Here it is: http://thinkingafield.org/2017/11/sci-asks-president-trump-lift-hold-african-elephant-import-permits.html


----------



## hassell (Feb 9, 2010)

Thanks for sharing.


----------



## azpredatorhunter (Jul 24, 2012)

It was definitely worth reading.
Thanx Glen


----------



## glenway (Mar 27, 2011)

Ain't lookin' good.

Donald J. Trump
✔
@realDonaldTrump

Big-game trophy decision will be announced next week but will be very hard pressed to change my mind that this horror show in any way helps conservation of Elephants or any other animal.
6:57 PM - Nov 19, 2017


----------



## glenway (Mar 27, 2011)

And, this was just released...

The Press has been full of conjecture about SCI's reaction to President Trump's request that Secretary Ryan Zinke place a hold on the issuance of import permits for elephants from Zimbabwe and Zambia. SCI President Paul Babaz put an end to that conjecture with the following statement:

"SCI was very pleased when the U.S. Fish and Wildlife Service made findings that the importation of legally-hunted elephants enhances the survival of the species. While SCI was disappointed to learn that the President requested a hold on importation permits issued under authority of the two enhancement findings, we understand that the President and Secretary Zinke wish to make certain that the facts and law support the positive enhancement findings.

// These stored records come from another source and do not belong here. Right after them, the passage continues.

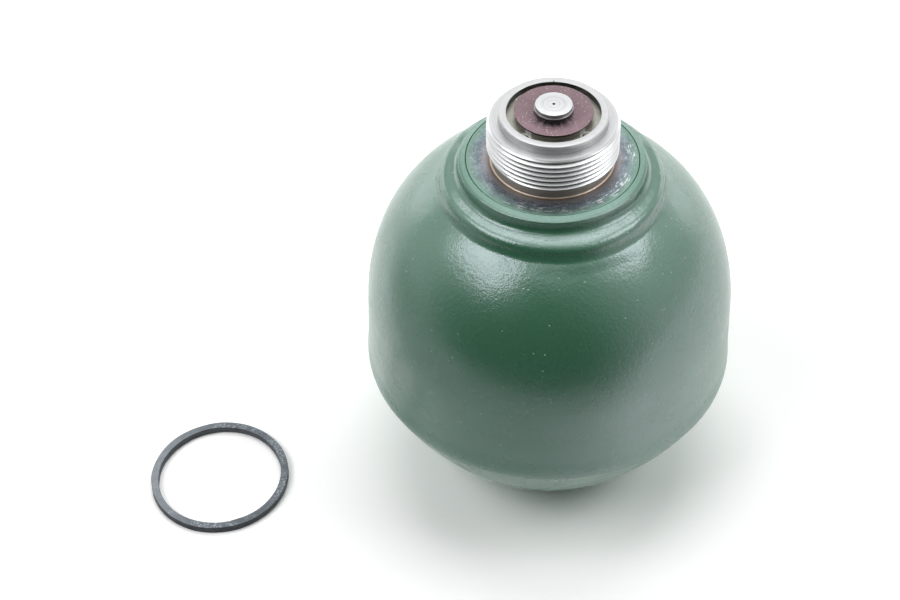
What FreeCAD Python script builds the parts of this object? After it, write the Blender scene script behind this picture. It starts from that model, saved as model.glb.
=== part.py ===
"""Suspension sphere: a welded steel pressure vessel with a threaded neck and a disc damper valve.

Millimetres. The origin is the centre of the base, on the surface that the sphere stands on.
+Z runs up the axis and out of the neck. Every piece but the filler plug's socket, the valve
body's ports and the loose seal ring is turned about that axis.
"""
import FreeCAD
import Part
import math
import os

# Pressure vessel, outside
body_diameter = 104.4
shell_wall = 3.8
skirt_edge_height = 36.4
skirt_edge_rounding = 1.0
flare_height = 2.1
flare_run = 3.8
flare_depth = 0.4
wall_draft = 2.3
wall_height = 16.36
upper_side_radius = 57.8
upper_blend_angle = 19.0
crown_radius = 44.7
lower_step = 0.2
lower_side_radius = 96.4
lower_entry_angle = 24.3
foot_width = 3.9

# Lap joint of the two shells
lap_height = 13.3
skirt_wall = 2.1
lap_gap = 0.05

# Stepped collar that carries the neck
collar_height = 9.1
lip_width = 1.95
lip_drop = 0.8
lip_edge_rounding = 0.3
upper_wall_taper = 0.3
ledge_drop = 4.2
ledge_width = 4.4
ledge_slope = 0.8
ledge_inner_rounding = 1.2
ledge_edge_rounding = 1.6
lower_wall_taper = 1.2
crease_rounding = 1.6

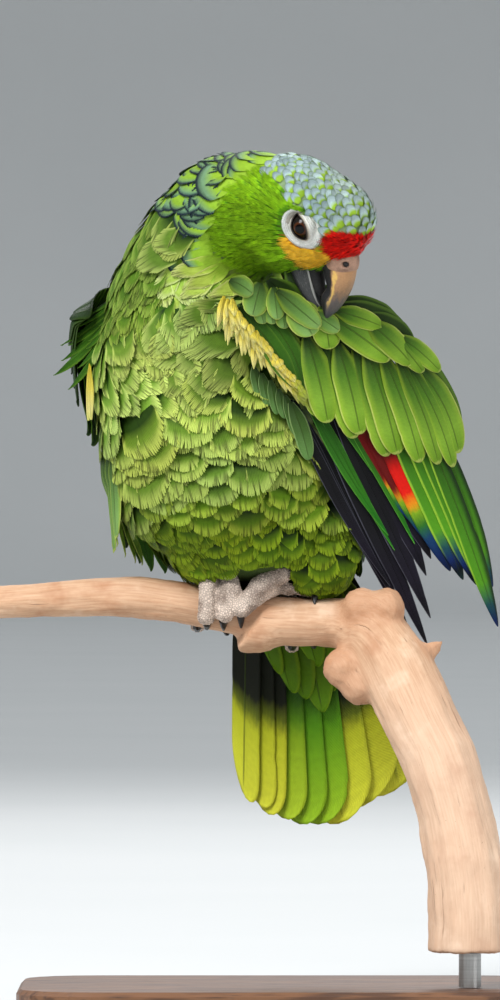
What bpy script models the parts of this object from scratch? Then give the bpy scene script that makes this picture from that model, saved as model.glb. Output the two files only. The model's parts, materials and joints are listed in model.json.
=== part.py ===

We respect the President for taking the initiative to delve into the science behind those findings. SCI remains confident that, given the opportunity, we can help the President reach the same conclusions that the Department of the Interior and, in particular, the U.S. Fish and Wildlife Service, have reached - that hunting and importation of elephants from Zimbabwe and Zambia not only cause no harm to the species, but that these activities enhance species survival. SCI will continue to work with the President, the Secretary, the FWS and the entire Administration to find ways to acknowledge and facilitate the beneficial role that hunting plays for wildlife, including, and especially, species like the African elephant. SCI stands ready to respond to the President's questions and concerns. We will continue to work with this Administration and to help it to support, protect and defend hunting and sustainable use conservation."


----------